**Provided records**
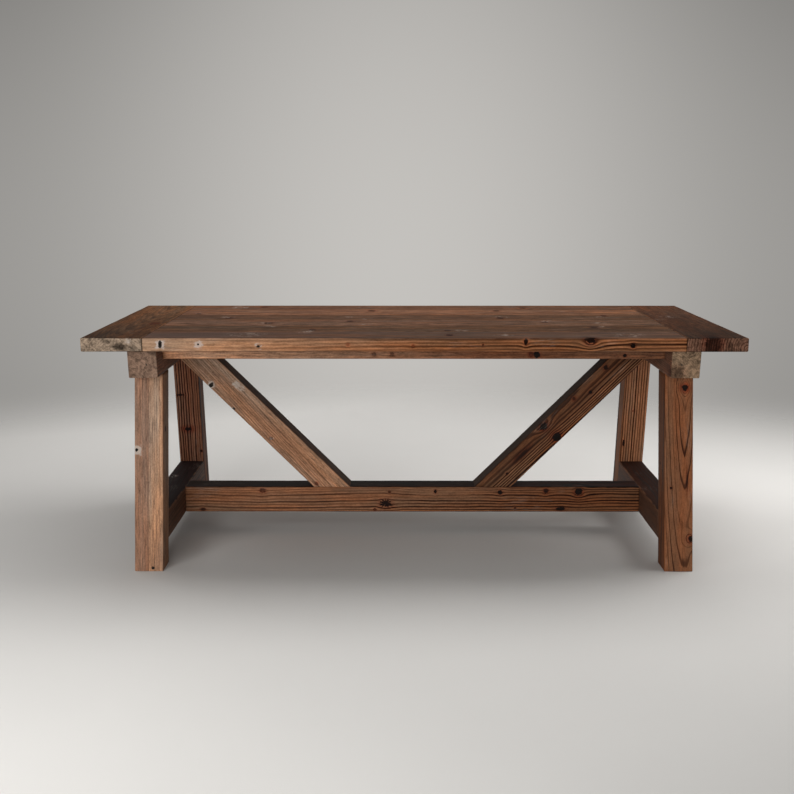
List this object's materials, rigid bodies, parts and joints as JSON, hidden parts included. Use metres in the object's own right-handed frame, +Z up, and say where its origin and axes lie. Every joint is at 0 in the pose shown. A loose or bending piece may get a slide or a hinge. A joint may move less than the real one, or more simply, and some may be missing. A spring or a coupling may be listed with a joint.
{
  "type": "sawbuck table",
  "caption": "Sawbuck dining table: plank top with breadboard ends on two splayed trestles tied by a low stretcher and two diagonal braces.",
  "frame": {"origin": "on the floor under the middle of the top", "axes": "+X along the table, +Y to its back, +Z up"},
  "size_m": [2.134, 0.99, 0.787],
  "materials": {
    "top_boards": "salvaged pine, dark brown stain, waxed, worn with pale scuffs",
    "frame_timber": "salvaged pine beams, brown stain, waxed, with knots and old nail holes",
    "spline_wood": "plain pine, unfinished",
    "peg_wood": "square oak pegs, unfinished",
    "zinc_steel": "zinc plated, dull"
  },
  "bodies": {
    "root": {"plank_front_edge": "top_boards", "plank_front_middle": "top_boards", "plank_front_inner": "top_boards", "plank_back_inner": "top_boards", "plank_back_middle": "top_boards", "plank_back_edge": "top_boards", "breadboard_left": "top_boards", "breadboard_right": "top_boards", "head_left": "frame_timber", "head_right": "frame_timber", "leg_front_left": "frame_timber", "leg_front_right": "frame_timber", "leg_back_left": "frame_timber", "leg_back_right": "frame_timber", "rail_left": "frame_timber", "rail_right": "frame_timber", "stretcher": "frame_timber", "brace_left": "frame_timber", "brace_right": "frame_timber", "apron_front": "frame_timber", "apron_back": "frame_timber", "spline_front_outer": "spline_wood", "spline_front_inner": "spline_wood", "spline_centre": "spline_wood", "spline_back_inner": "spline_wood", "spline_back_outer": "spline_wood", "breadboard_pegs_left": "peg_wood", "breadboard_pegs_right": "peg_wood", "top_screws": "zinc_steel", "brace_screws": "zinc_steel", "stretcher_bolts": "zinc_steel", "bolt_washers": "zinc_steel", "barrel_nuts": "zinc_steel"}
  },
  "joints": []
}
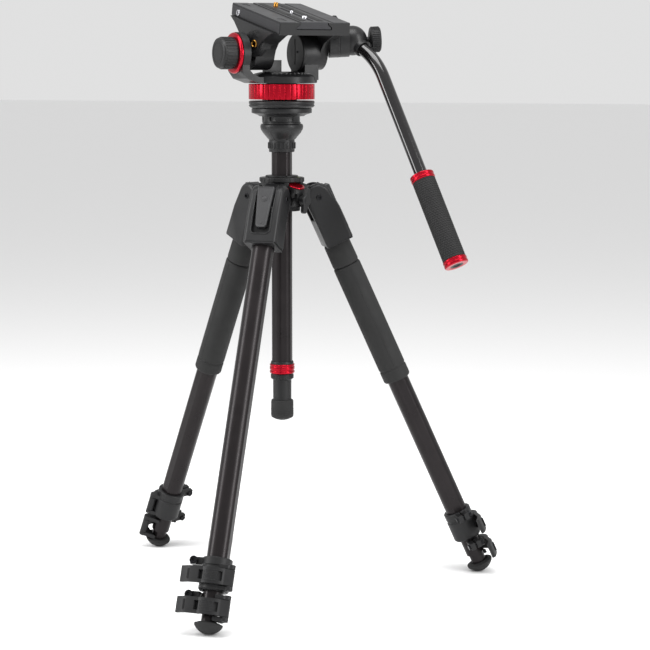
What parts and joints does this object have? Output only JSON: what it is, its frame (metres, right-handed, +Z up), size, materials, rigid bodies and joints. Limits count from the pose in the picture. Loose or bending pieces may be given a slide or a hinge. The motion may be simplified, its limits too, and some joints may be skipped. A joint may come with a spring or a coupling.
{
  "type": "video tripod with fluid head",
  "caption": "Folding video tripod with telescopic legs, sliding centre column, half-ball leveller, fluid pan-and-tilt head, sliding camera plate and cranked pan bar.",
  "frame": {"origin": "middle of the object's box, on the floor", "axes": "+Z up along the centre column, the front leg towards -Y"},
  "size_m": [0.5248, 0.4688, 0.7703],
  "materials": {
    "cast_black": "satin black stove-enamelled casting",
    "moulded_black": "fine-grained moulded black",
    "tube_black": "black anodised tube",
    "rubber": "matt black rubber",
    "selector_grey": "mid-grey moulded",
    "plate_grey": "satin dark grey anodised",
    "red_anodised": "satin red anodised",
    "bright_steel": "bright turned steel",
    "brass": "turned brass",
    "gloss_black": "gloss black paint",
    "vial_green": "green liquid in a clear vial"
  },
  "bodies": {
    "shoulder": {"shoulder_casting": "cast_black", "column_bushing": "moulded_black", "hinge_bolts": "bright_steel", "socket_cover": "red_anodised"},
    "column_lock": {"column_lock_knob": "moulded_black"},
    "level_dial": {"level_ring": "moulded_black", "level_vial": "vial_green"},
    "column": {"column_tube": "tube_black", "ball_cup": "cast_black", "column_end_ring": "red_anodised"},
    "ball_lock": {"levelling_handle": "moulded_black", "handle_cap": "rubber"},
    "ball_pivot": {"ball_washer": "brass"},
    "head_base": {"half_ball": "cast_black", "pan_base": "cast_black"},
    "pan_drag": {"pan_drag_ring": "red_anodised"},
    "pan_lock": {"pan_lock_lever": "moulded_black"},
    "head": {"yoke": "cast_black"},
    "tilt_drag": {"tilt_drag_knob": "moulded_black", "tilt_drag_ring": "red_anodised"},
    "tilt_lock": {"tilt_lock_lever": "moulded_black"},
    "cradle": {"bridge": "cast_black", "tilt_axles": "bright_steel", "rosette_insert": "brass"},
    "camera_plate": {"sliding_plate": "plate_grey", "camera_screw": "brass"},
    "plate_lock": {"plate_knob": "moulded_black"},
    "pan_handle": {"bar_clamp": "moulded_black", "pan_bar": "gloss_black", "bar_grip": "rubber"},
    "handle_lock": {"bar_knob": "moulded_black"},
    "leg_1": {"leg_1_casting": "cast_black", "leg_1_upper_tube": "tube_black", "leg_1_upper_lock": "moulded_black"},
    "leg_1_angle_selector": {"leg_1_selector": "selector_grey"},
    "leg_1_upper_clamp": {"leg_1_upper_lever": "moulded_black"},
    "leg_1_middle": {"leg_1_middle_section": "moulded_black"},
    "leg_1_lower_clamp": {"leg_1_lower_lever": "moulded_black"},
    "leg_1_lower": {"leg_1_lower_tube": "tube_black", "leg_1_foot": "rubber"},
    "leg_2": {"leg_2_casting": "cast_black", "leg_2_upper_tube": "tube_black", "leg_2_upper_lock": "moulded_black", "leg_2_grip": "rubber"},
    "leg_2_angle_selector": {"leg_2_selector": "selector_grey"},
    "leg_2_upper_clamp": {"leg_2_upper_lever": "moulded_black"},
    "leg_2_middle": {"leg_2_middle_section": "moulded_black"},
    "leg_2_lower_clamp": {"leg_2_lower_lever": "moulded_black"},
    "leg_2_lower": {"leg_2_lower_tube": "tube_black", "leg_2_foot": "rubber"},
    "leg_3": {"leg_3_casting": "cast_black", "leg_3_upper_tube": "tube_black", "leg_3_upper_lock": "moulded_black", "leg_3_grip": "rubber"},
    "leg_3_angle_selector": {"leg_3_selector": "selector_grey"},
    "leg_3_upper_clamp": {"leg_3_upper_lever": "moulded_black"},
    "leg_3_middle": {"leg_3_middle_section": "moulded_black"},
    "leg_3_lower_clamp": {"leg_3_lower_lever": "moulded_black"},
    "leg_3_lower": {"leg_3_lower_tube": "tube_black", "leg_3_foot": "rubber"}
  },
  "joints": [
    {"name": "column_lock_turn", "type": "hinge", "parent": "shoulder", "child": "column_lock", "pos_m": [-0.00361, 0.05811, 0.512], "axis": [0.866, -0.5, 0], "range_deg": [-180, 180]},
    {"name": "level_ring_turn", "type": "hinge", "parent": "shoulder", "child": "level_dial", "pos_m": [-0.00361, 0.05811, 0.538], "axis": [0, 0, 1], "continuous": true},
    {"name": "column_slide", "type": "slide", "parent": "shoulder", "child": "column", "axis": [0, 0, 1], "range_m": [-0.03, 0.2]},
    {"name": "levelling_handle_turn", "type": "hinge", "parent": "column", "child": "ball_lock", "pos_m": [-0.00361, 0.05811, 0.25], "axis": [0, 0, 1], "range_deg": [-180, 180]},
    {"name": "level_tilt_side", "type": "hinge", "parent": "column", "child": "ball_pivot", "pos_m": [-0.00361, 0.05811, 0.613], "axis": [1, 0, 0], "range_deg": [-9, 9]},
    {"name": "level_tilt_front", "type": "hinge", "parent": "ball_pivot", "child": "head_base", "pos_m": [-0.00361, 0.05811, 0.613], "axis": [0, 1, 0], "range_deg": [-9, 9]},
    {"name": "pan_drag_turn", "type": "hinge", "parent": "head_base", "child": "pan_drag", "pos_m": [-0.00361, 0.05811, 0.653], "axis": [0, 0, 1], "range_deg": [-150, 150]},
    {"name": "pan_lock_turn", "type": "hinge", "parent": "head_base", "child": "pan_lock", "pos_m": [-0.03609, 0.08926, 0.6365], "axis": [-0.7218, 0.6921, 0], "range_deg": [-70, 70]},
    {"name": "pan", "type": "hinge", "parent": "head_base", "child": "head", "pos_m": [-0.00361, 0.05811, 0.668], "axis": [0, 0, 1], "continuous": true},
    {"name": "tilt_drag_turn", "type": "hinge", "parent": "head", "child": "tilt_drag", "pos_m": [-0.05898, 0.00037, 0.703], "axis": [0.6921, 0.7218, 0], "range_deg": [-150, 150]},
    {"name": "tilt_lock_turn", "type": "hinge", "parent": "head", "child": "tilt_lock", "pos_m": [0.00188, 0.09995, 0.684], "axis": [-0.7218, 0.6921, 0], "range_deg": [-60, 0]},
    {"name": "tilt", "type": "hinge", "parent": "head", "child": "cradle", "pos_m": [-0.00361, 0.05811, 0.703], "axis": [0.6921, 0.7218, 0], "range_deg": [-80, 42]},
    {"name": "plate_slide", "type": "slide", "parent": "cradle", "child": "camera_plate", "axis": [-0.7073, 0.6782, 0.1994], "range_m": [-0.03, 0.03]},
    {"name": "plate_lock_turn", "type": "hinge", "parent": "cradle", "child": "plate_lock", "pos_m": [0.06073, 0.07954, 0.743], "axis": [0.6921, 0.7218, 0], "range_deg": [-180, 180]},
    {"name": "pan_bar_swing", "type": "hinge", "parent": "cradle", "child": "pan_handle", "pos_m": [0.08502, 0.09777, 0.71964], "axis": [0.9032, 0.4261, 0.0517], "range_deg": [-100, 100]},
    {"name": "bar_knob_turn", "type": "hinge", "parent": "pan_handle", "child": "handle_lock", "pos_m": [0.10941, 0.10927, 0.72103], "axis": [0.9032, 0.4261, 0.0517], "range_deg": [-180, 180]},
    {"name": "leg_1_spread", "type": "hinge", "parent": "shoulder", "child": "leg_1", "pos_m": [-0.00361, 0.01261, 0.515], "axis": [-1, 0, 0], "range_deg": [-24.4, 63.5]},
    {"name": "leg_1_selector_slide", "type": "slide", "parent": "leg_1", "child": "leg_1_angle_selector", "axis": [0, -0.4134, -0.9105], "range_m": [0, 0.006], "stiffness_N_per_m": 400, "springref_m": -0.003},
    {"name": "leg_1_upper_lever_turn", "type": "hinge", "parent": "leg_1", "child": "leg_1_upper_clamp", "pos_m": [0.01889, -0.20023, 0.068], "axis": [0, 0.4134, 0.9105], "range_deg": [0, 100]},
    {"name": "leg_1_middle_slide", "type": "slide", "parent": "leg_1", "child": "leg_1_middle", "axis": [0, -0.4134, -0.9105], "range_m": [0, 0.38]},
    {"name": "leg_1_lower_lever_turn", "type": "hinge", "parent": "leg_1_middle", "child": "leg_1_lower_clamp", "pos_m": [0.01889, -0.21573, 0.03386], "axis": [0, 0.4134, 0.9105], "range_deg": [0, 100]},
    {"name": "leg_1_lower_slide", "type": "slide", "parent": "leg_1_middle", "child": "leg_1_lower", "axis": [0, -0.4134, -0.9105], "range_m": [0, 0.38]},
    {"name": "leg_2_spread", "type": "hinge", "parent": "shoulder", "child": "leg_2", "pos_m": [-0.04302, 0.08086, 0.515], "axis": [0.5, 0.866, 0], "range_deg": [-24.4, 63.5]},
    {"name": "leg_2_selector_slide", "type": "slide", "parent": "leg_2", "child": "leg_2_angle_selector", "axis": [-0.358, 0.2067, -0.9105], "range_m": [0, 0.006], "stiffness_N_per_m": 400, "springref_m": -0.003},
    {"name": "leg_2_upper_lever_turn", "type": "hinge", "parent": "leg_2", "child": "leg_2_upper_clamp", "pos_m": [-0.23859, 0.16779, 0.068], "axis": [0.358, -0.2067, 0.9105], "range_deg": [0, 100]},
    {"name": "leg_2_middle_slide", "type": "slide", "parent": "leg_2", "child": "leg_2_middle", "axis": [-0.358, 0.2067, -0.9105], "range_m": [0, 0.38]},
    {"name": "leg_2_lower_lever_turn", "type": "hinge", "parent": "leg_2_middle", "child": "leg_2_lower_clamp", "pos_m": [-0.25202, 0.17555, 0.03386], "axis": [0.358, -0.2067, 0.9105], "range_deg": [0, 100]},
    {"name": "leg_2_lower_slide", "type": "slide", "parent": "leg_2_middle", "child": "leg_2_lower", "axis": [-0.358, 0.2067, -0.9105], "range_m": [0, 0.38]},
    {"name": "leg_3_spread", "type": "hinge", "parent": "shoulder", "child": "leg_3", "pos_m": [0.03579, 0.08086, 0.515], "axis": [0.5, -0.866, 0], "range_deg": [-24.4, 63.5]},
    {"name": "leg_3_selector_slide", "type": "slide", "parent": "leg_3", "child": "leg_3_angle_selector", "axis": [0.358, 0.2067, -0.9105], "range_m": [0, 0.006], "stiffness_N_per_m": 400, "springref_m": -0.003},
    {"name": "leg_3_upper_lever_turn", "type": "hinge", "parent": "leg_3", "child": "leg_3_upper_clamp", "pos_m": [0.20886, 0.20676, 0.068], "axis": [-0.358, -0.2067, 0.9105], "range_deg": [0, 100]},
    {"name": "leg_3_middle_slide", "type": "slide", "parent": "leg_3", "child": "leg_3_middle", "axis": [0.358, 0.2067, -0.9105], "range_m": [0, 0.38]},
    {"name": "leg_3_lower_lever_turn", "type": "hinge", "parent": "leg_3_middle", "child": "leg_3_lower_clamp", "pos_m": [0.22229, 0.21452, 0.03386], "axis": [-0.358, -0.2067, 0.9105], "range_deg": [0, 100]},
    {"name": "leg_3_lower_slide", "type": "slide", "parent": "leg_3_middle", "child": "leg_3_lower", "axis": [0.358, 0.2067, -0.9105], "range_m": [0, 0.38]}
  ]
}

**Stated exercise**
Find and count the lines of the data that include the string "rigid", and report that figure by itself.

**Solved exercise**
2